Swingeing spending cuts and soaring unemployment have seen around 3.1 million people, or a third of the population, lose their social security and health insurance. Almost third of Greece’s population now lives below the poverty line, while 18% are unable to afford basic food needs. However, Seibert made clear that any talks would not be taking place between Germany and Greece, but between Greece and its European partners.
The party’s victory could encourage other radical anti-austerity parties in southern Europe, including Spain’s Podemos, whose leader Pablo Iglesias told a rally in Valencia: “Hope is coming, fear is fleeing. Syriza, Podemos, we will win.” Analysts in Athens warned that with the new government poised to ratchet up tensions with creditors, Greece was headed for a prolonged and possibly fatal period of political uncertainty. The country, which faces debt repayments of €4.3bn in the coming months, has been guaranteed bailout funds only until the end of February.

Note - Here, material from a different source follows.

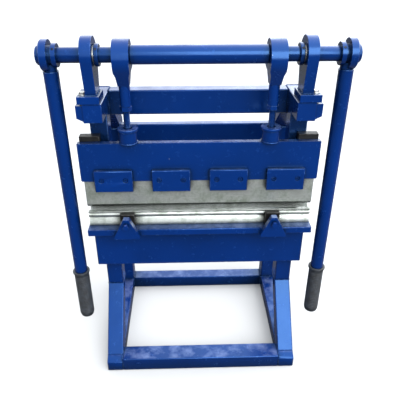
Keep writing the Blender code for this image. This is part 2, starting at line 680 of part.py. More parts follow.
def build_rod(tag, side):
    """The connecting rod on its journal, with its neck, round stem and both bores."""
    x = side * ROD_CENTRE
    axis = (x, MID_Y, JOURNAL_Z)
    swinging = pivot("rod_axis_" + tag, axis)
    half = ROD_WIDTH / 2
    neck_base = RAM_TOP + ROD_NECK_END
    neck_top = RAM_TOP + ROD_NECK_TOP
    outline = head_and_foot(MID_Y, JOURNAL_Z, ROD_HEAD, ROD_FOOT / 2, neck_base)
    rod = prism_x("con_rod_" + tag, outline, x - half, x + half, BLUE, swinging, origin=axis)
    for way in (-1, 1):
        root = x + way * ROD_STEM_RADIUS
        face = x + way * half
        wedge = [(face + way * 0.004, neck_top + 0.008), (face + way * 0.004, neck_base - 0.010)]
        wedge += [(root - way * 0.0005, neck_base - 0.010), (root + way * 0.0005, neck_base + 0.0012)]
        wedge.append((face - way * 0.0035, neck_top - 0.014))
        title = "neck_cut_%s_%d" % (tag, way)
        cut = prism_y(title, wedge, MID_Y - 0.09, MID_Y + 0.09, None, cutter=True)
        boolean(rod, cut, "DIFFERENCE")
    spot = (x, MID_Y, 0)
    stem = bar(ROD_STEM_RADIUS, STEM_END, neck_base + 0.012)
    boolean(rod, turned("rod_stem_" + tag, stem, spot, "Z", None, steps=24, cutter=True), "UNION")
    drill = bar(JOURNAL_RADIUS + TURN_GAP, -0.04, 0.04)
    boolean(rod, turned("rod_bore_" + tag, drill, axis, "X", None, cutter=True), "DIFFERENCE")
    thread_top = STEM_END + SCREW_ENGAGED
    drill = bar(SCREW_RADIUS + GAP, STEM_END - 0.014, thread_top + 0.003)
    tapped = turned("screw_bore_" + tag, drill, spot, "Z", None, steps=SMALL_ROUND, cutter=True)
    boolean(rod, tapped, "DIFFERENCE")
    build_rod_screw(tag, x, swinging, tapped, thread_top)


def build_rod_screw(tag, x, swinging, tapped, thread_top):
    """The screw in the rod's stem, whose head reaches into the ram socket, and its lock nut."""
    top = STEM_END - GAP
    across = hexagon(NUT_ACROSS, (x, MID_Y))
    seat = (x, MID_Y, top)
    nut = prism_z("lock_nut_" + tag, across, top - NUT_HEIGHT, top, BLUE, swinging, origin=seat)
    boolean(nut, tapped, "DIFFERENCE")
    head = SCREW_HEAD_RADIUS
    profile = [(0, thread_top), (SCREW_RADIUS - 0.001, thread_top), (SCREW_RADIUS, thread_top - 0.001)]
    profile += [(SCREW_RADIUS, HEAD_TOP), (head - 0.001, HEAD_TOP), (head, HEAD_TOP - 0.001)]
    profile += [(head, HEAD_BASE + 0.003), (head - 0.003, HEAD_BASE), (0, HEAD_BASE)]
    seat = (x, MID_Y, HEAD_TOP)
    name = "adjusting_screw_" + tag
    turned(name, profile, (x, MID_Y, 0), "Z", BLUE, swinging, steps=SMALL_ROUND, origin=seat)


def build_socket(tag, side, sliding):
    """A cup on the ram's top edge, with a ring screwed on it that holds the screw's head in."""
    x = side * ROD_CENTRE
    well = SCREW_HEAD_RADIUS + PIVOT_SIDE_GAP
    rim = CAP_BASE - GAP
    floor = SOCKET_BASE + SOCKET_FLOOR
    cup = [(0, SOCKET_BASE), (SOCKET_RADIUS, SOCKET_BASE), (SOCKET_RADIUS, rim)]
    cup += [(well, rim), (well, floor), (0, floor)]
    spot = (x, MID_Y, 0)
    seat = (x, MID_Y, SOCKET_BASE)
    turned("ram_socket_" + tag, cup, spot, "Z", BLUE, sliding, origin=seat)
    lid = ring(CAP_RADIUS, SCREW_RADIUS + PIVOT_SIDE_GAP, CAP_BASE, CAP_TOP, 0.001)
    turned("socket_cap_" + tag, lid, spot, "Z", BLUE, sliding, origin=(x, MID_Y, CAP_BASE))


def build_ram():
    """The sliding ram plate with its punch, clamp plates and guide shoes."""
    top = (0, MID_Y, RAM_TOP)
    sliding = pivot("ram_axis", top)
    half = RAM_WIDTH / 2
    corner = RAM_CORNER
    outline = [(-half + corner, RAM_BASE), (half - corner, RAM_BASE), (half, RAM_BASE + corner)]
    outline += [(half, RAM_TOP), (-half, RAM_TOP), (-half, RAM_BASE + corner)]
    prism_y("ram_plate", outline, RAM_FRONT, RAM_BACK, BLUE, sliding, edge=0.001, origin=top)
    long = half - PUNCH_INSET
    thick = PUNCH_THICK / 2
    joint = RAM_BASE - GAP
    shoulder = PUNCH_TIP + PUNCH_BEVEL
    outline = [(MID_Y - thick, joint), (MID_Y - thick, shoulder), (MID_Y - 0.001, PUNCH_TIP)]
    outline += [(MID_Y + 0.001, PUNCH_TIP), (MID_Y + thick, shoulder), (MID_Y + thick, joint)]
    prism_x("punch", outline, -long, long, STEEL, sliding, origin=(0, MID_Y, PUNCH_TIP))
    for number in range(4):
        build_clamp(number, sliding)
    for tag, side in SIDES:
        build_socket(tag, side, sliding)
        build_shoe(tag, side, sliding)


def build_clamp(number, sliding):
    """A plate across the joint of ram and punch, with two counterbored screw holes."""
    x = (number - 1.5) * CLAMP_PITCH
    half = CLAMP_WIDTH / 2
    top = RAM_BASE + CLAMP_RISE
    low = (x - half, RAM_FRONT - CLAMP_THICK - GAP, top - CLAMP_HEIGHT)
    high = (x + half, RAM_FRONT - GAP, top)
    plate = box("punch_clamp_%d" % (number + 1), low, high, BLUE, sliding, edge=0.0015)
    drill = bar(CLAMP_BORE, -CLAMP_BORE_DEPTH, CLAMP_BORE_DEPTH)
    for way in (-1, 1):
        across = x + way * CLAMP_BORE_SPACING / 2
        spot = (across, RAM_FRONT - CLAMP_THICK, RAM_BASE + CLAMP_BORE_ABOVE_JOINT)
        title = "clamp_bore_%d_%d" % (number + 1, way)
        boolean(plate, turned(title, drill, spot, "Y", None, steps=16, cutter=True), "DIFFERENCE")


def build_shoe(tag, side, sliding):
    """A guide bar between the ram end and the column, with a hook that wraps round the column."""
    inside = side * (FRAME_OUT + SLIDE_GAP)
    outside = side * (FRAME_OUT + SLIDE_GAP + SHOE_WALL)
    tip = side * (FRAME_OUT - SHOE_LIP_REACH)
    front = RAM_BACK + GAP
    face = COLUMN_FRONT - SLIDE_GAP
    lip = COLUMN_BACK + SLIDE_GAP
    hook_top = RAM_TOP - SHOE_DROP
    base = hook_top - SHOE_HEIGHT
    low, high = sorted((tip, outside))
    top = RAM_TOP + SHOE_RISE
    name = "guide_shoe_" + tag
    shoe = box(name, (low, front, base), (high, face, top), BLACK, sliding, edge=0.0008)
    wrap = outside - side * 0.0008
    outline = [(wrap, front + 0.004), (wrap, lip + SHOE_LIP), (tip, lip + SHOE_LIP), (tip, lip)]
    outline += [(inside, lip), (inside, front + 0.004)]
    hook = prism_z("shoe_hook_" + tag, outline, base + 0.001, hook_top, BLACK, cutter=True)
    boolean(shoe, hook, "UNION")


SIDES = (("left", -1), ("right", 1))
for side_tag, side_way in SIDES:
    build_side(side_tag, side_way)
    build_die_clamp(side_tag, side_way)
    build_pedestal(side_tag, side_way)
    build_rod(side_tag, side_way)
build_cross_members()
build_bed()
build_die()
build_shaft()
build_ram()
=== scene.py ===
# %% [markdown]
# # The looks of a hand-operated sheet metal brake
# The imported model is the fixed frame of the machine: every solid already has its size and place.
# This lesson gives each solid a finished surface and adds the small things that a maker's eye
# looks for, such as weld beads, screw threads and ribbed grips. Positions are read from the
# frame's own boxes, so nothing here has to be fitted by hand.

import json
import math

import bmesh
import bpy
from mathutils import Matrix, Vector


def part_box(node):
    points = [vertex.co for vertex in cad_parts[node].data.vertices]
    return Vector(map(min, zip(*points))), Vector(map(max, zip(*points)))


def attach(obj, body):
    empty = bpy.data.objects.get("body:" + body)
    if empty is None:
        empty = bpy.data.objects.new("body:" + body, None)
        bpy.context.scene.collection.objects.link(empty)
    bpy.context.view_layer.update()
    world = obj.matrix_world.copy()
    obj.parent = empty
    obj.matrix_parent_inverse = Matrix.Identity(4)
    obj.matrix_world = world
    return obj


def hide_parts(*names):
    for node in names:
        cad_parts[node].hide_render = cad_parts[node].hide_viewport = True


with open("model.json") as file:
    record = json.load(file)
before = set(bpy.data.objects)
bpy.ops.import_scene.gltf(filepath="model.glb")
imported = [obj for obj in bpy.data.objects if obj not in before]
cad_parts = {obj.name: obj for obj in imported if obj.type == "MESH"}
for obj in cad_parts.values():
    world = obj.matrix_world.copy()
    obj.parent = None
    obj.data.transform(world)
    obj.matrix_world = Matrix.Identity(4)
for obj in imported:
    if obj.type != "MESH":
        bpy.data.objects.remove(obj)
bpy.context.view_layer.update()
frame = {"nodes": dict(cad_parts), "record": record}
record = frame["record"]
SLOTS = {entry["node"]: entry["material_slot"] for entry in record["subparts"]}
BODY_OF = {}
for body, members in record["behaviour"]["bodies"].items():
    for member in members:
        BODY_OF[member] = body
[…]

The British prime minister, David Cameron, however, said Syriza’s unexpectedly wide margin of victory would “increase economic uncertainty across Europe”, adding: “That’s why the UK must stick to our plan, delivering security at home.” The unexpectedly good showing of the neo-Nazi Golden Dawn party with 6.28% of the vote the extremists emerged as the country’s third biggest political force added to the fears. “Greece is for sure entering a new era and my great worry is that it could be very destructive,” said the prominent commentator Alexis Papahelas. “There are people in this country who know what war and occupation means but the young don’t seem to know,” he said. “My fear is that they may turn to an even more anti-systemic party, on the far right [in the event of failure]. I really don’t rule it out.”
The chancellor, George Osborne, went further, saying that Syriza’s promises will be “very difficult to deliver and incompatible with what the eurozone currently demands of its members”.